▶ _WRITTEN TASK_
Search the data below for "objects"; list each line that holds it.

═════ TASK DATA

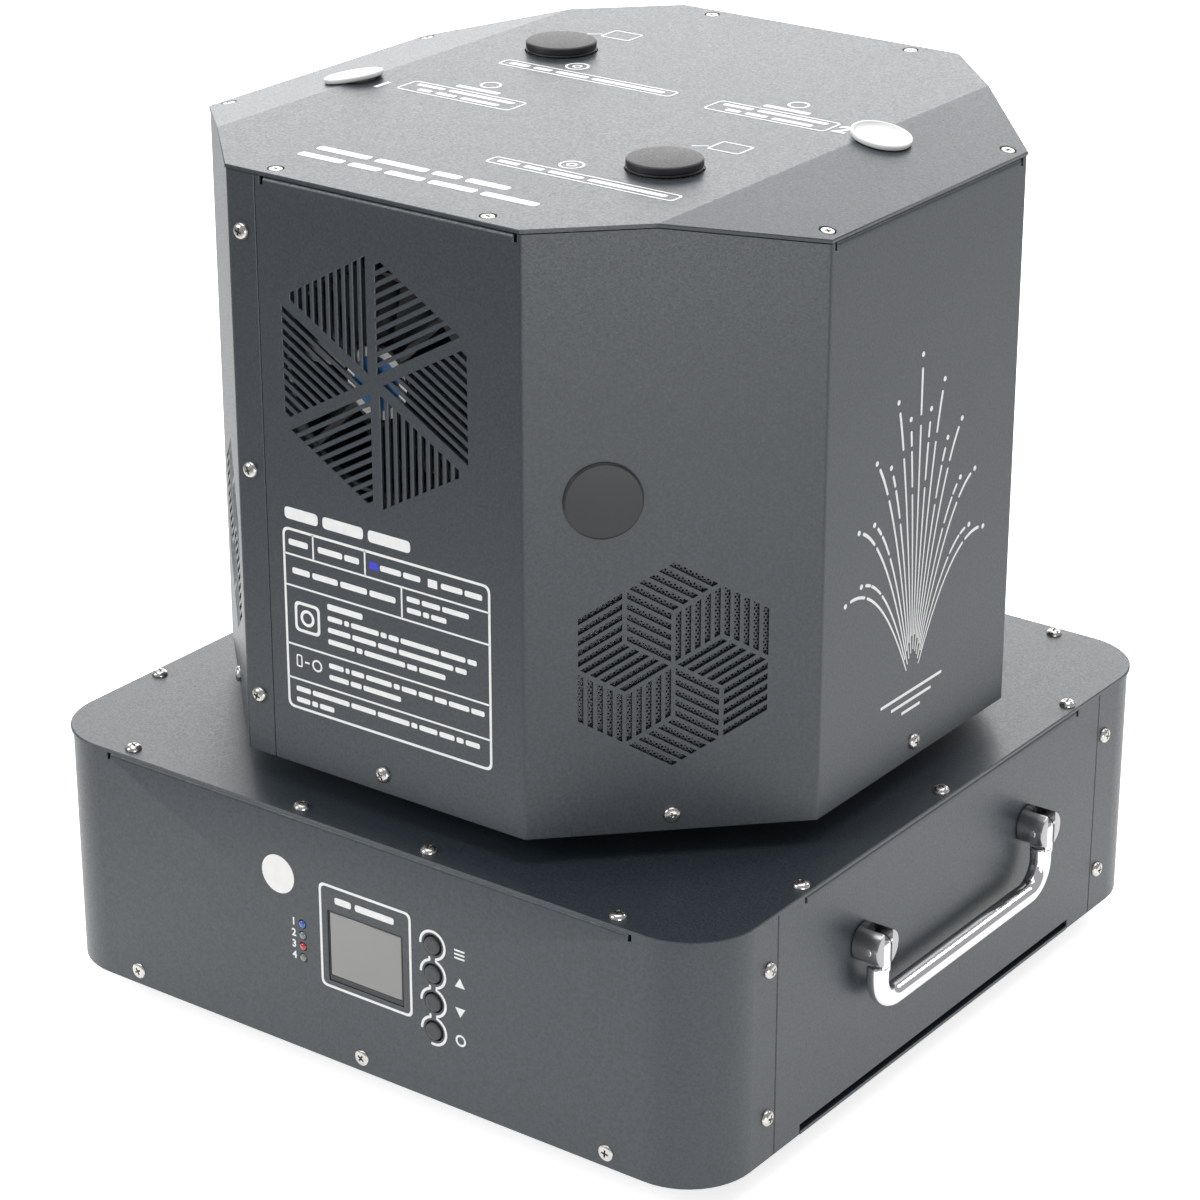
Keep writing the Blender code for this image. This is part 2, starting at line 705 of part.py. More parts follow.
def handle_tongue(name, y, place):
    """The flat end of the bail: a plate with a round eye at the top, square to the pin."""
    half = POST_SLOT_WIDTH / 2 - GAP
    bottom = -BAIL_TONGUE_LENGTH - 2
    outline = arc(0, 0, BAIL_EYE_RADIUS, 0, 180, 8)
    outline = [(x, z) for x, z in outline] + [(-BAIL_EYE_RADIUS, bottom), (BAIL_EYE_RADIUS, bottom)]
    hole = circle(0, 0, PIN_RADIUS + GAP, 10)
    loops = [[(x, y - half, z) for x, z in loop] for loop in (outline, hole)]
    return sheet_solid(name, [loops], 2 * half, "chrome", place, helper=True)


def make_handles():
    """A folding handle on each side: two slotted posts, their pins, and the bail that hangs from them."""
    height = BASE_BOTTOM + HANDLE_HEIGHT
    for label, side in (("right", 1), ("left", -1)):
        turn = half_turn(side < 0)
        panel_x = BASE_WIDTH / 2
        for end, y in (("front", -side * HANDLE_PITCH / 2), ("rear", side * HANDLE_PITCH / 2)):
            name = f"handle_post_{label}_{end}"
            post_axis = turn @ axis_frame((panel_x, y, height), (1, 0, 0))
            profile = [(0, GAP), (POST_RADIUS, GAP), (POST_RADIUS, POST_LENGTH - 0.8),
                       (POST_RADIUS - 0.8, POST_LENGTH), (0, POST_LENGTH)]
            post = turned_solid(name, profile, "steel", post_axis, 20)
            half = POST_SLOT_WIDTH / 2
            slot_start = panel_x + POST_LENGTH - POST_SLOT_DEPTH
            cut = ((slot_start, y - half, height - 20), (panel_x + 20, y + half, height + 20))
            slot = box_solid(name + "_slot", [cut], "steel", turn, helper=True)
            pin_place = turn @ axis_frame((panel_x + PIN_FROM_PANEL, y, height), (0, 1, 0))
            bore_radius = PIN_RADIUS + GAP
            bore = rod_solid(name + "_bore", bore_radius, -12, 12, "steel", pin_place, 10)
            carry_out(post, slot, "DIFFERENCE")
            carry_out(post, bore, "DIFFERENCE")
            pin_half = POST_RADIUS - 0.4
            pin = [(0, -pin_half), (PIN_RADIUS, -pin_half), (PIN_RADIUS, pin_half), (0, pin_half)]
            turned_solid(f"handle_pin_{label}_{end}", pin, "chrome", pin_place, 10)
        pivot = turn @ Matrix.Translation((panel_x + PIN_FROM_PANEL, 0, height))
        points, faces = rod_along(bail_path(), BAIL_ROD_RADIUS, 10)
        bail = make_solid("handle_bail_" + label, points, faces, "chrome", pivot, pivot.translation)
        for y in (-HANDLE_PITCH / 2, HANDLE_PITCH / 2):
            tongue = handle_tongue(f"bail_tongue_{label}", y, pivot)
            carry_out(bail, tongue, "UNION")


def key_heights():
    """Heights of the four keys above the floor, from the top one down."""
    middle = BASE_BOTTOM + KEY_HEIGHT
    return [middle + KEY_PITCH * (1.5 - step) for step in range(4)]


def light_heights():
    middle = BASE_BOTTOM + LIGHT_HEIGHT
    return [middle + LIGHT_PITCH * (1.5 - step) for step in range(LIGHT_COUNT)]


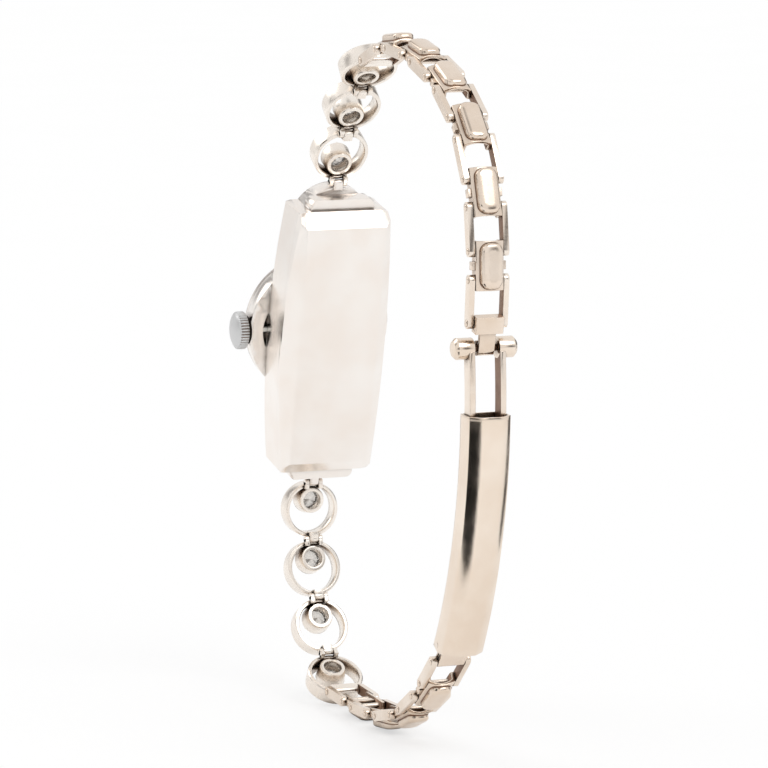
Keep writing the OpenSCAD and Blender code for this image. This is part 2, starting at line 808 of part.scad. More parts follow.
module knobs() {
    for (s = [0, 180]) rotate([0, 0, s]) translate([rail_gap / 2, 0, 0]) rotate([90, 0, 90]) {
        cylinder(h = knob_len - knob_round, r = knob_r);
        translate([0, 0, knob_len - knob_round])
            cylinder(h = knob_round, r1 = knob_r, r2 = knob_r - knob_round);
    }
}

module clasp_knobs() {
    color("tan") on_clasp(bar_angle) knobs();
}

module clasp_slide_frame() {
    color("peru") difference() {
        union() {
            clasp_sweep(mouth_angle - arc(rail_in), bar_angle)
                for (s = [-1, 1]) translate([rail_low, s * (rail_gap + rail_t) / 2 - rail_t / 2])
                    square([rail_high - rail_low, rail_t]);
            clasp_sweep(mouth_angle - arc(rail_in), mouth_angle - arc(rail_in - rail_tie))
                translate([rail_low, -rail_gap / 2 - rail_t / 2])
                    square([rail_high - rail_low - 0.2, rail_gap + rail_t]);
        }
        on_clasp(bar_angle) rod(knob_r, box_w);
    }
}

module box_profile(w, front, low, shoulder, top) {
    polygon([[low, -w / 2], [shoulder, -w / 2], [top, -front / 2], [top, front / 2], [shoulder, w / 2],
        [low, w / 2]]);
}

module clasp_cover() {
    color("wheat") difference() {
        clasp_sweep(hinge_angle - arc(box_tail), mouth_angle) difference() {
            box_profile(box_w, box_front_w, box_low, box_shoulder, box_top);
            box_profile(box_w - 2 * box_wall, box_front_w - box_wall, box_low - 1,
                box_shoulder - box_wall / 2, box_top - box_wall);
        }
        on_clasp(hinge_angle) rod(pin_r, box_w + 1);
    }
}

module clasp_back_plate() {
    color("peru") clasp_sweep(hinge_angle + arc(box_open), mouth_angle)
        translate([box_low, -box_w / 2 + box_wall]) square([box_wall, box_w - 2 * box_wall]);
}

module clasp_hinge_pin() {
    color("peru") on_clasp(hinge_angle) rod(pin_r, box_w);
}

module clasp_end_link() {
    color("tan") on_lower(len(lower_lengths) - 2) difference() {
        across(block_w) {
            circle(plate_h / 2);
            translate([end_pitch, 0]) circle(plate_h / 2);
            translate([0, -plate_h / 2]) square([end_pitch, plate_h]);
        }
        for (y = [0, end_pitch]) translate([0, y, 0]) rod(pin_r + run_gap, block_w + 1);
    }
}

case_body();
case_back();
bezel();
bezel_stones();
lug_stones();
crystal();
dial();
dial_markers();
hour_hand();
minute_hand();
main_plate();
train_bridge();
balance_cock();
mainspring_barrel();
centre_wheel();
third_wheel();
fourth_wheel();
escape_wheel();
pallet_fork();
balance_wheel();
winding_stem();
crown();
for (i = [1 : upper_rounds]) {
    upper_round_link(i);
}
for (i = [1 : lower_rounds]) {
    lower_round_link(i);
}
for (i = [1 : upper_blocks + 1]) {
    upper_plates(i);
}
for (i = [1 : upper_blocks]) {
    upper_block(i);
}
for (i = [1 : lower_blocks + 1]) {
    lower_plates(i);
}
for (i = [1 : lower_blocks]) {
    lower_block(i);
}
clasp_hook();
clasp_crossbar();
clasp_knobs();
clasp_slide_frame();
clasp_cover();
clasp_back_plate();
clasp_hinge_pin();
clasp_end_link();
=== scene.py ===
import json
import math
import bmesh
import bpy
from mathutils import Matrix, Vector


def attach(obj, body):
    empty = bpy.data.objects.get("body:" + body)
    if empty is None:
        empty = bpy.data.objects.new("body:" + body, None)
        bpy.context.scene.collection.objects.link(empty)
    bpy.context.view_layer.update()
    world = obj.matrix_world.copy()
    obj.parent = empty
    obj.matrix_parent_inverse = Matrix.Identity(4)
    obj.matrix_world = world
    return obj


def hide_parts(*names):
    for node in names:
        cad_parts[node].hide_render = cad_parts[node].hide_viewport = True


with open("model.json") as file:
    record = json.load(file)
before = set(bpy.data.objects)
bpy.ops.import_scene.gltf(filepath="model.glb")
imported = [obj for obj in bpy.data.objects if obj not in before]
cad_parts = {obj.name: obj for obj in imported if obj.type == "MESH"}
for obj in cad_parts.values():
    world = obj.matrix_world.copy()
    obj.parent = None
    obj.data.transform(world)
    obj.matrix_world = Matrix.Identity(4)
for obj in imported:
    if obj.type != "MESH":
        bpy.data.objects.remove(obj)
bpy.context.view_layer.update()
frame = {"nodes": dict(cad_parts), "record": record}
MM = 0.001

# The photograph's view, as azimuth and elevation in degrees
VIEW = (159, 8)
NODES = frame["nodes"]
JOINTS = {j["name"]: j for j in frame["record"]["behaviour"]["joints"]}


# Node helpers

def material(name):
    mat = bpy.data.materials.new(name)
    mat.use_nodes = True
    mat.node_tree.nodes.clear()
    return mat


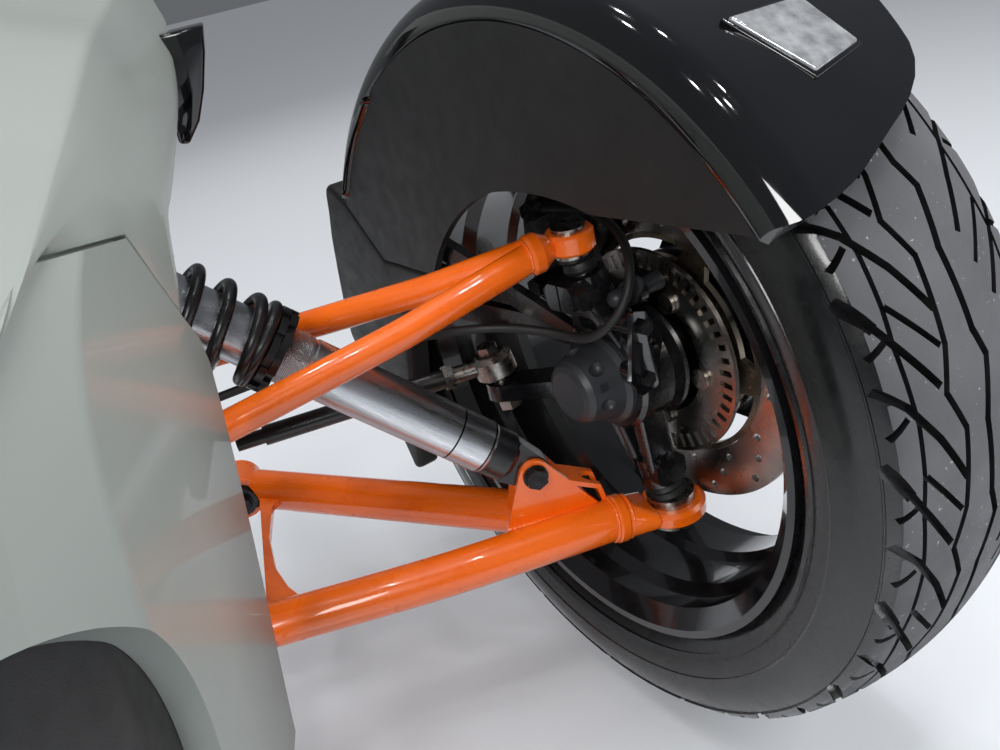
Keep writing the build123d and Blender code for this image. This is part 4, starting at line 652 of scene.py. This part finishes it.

══════════

▶ _CORRECT RESPONSE_
    empty = bpy.data.objects.get("body:" + body)
        empty = bpy.data.objects.new("body:" + body, None)
        bpy.context.scene.collection.objects.link(empty)
before = set(bpy.data.objects)
imported = [obj for obj in bpy.data.objects if obj not in before]
        bpy.data.objects.remove(obj)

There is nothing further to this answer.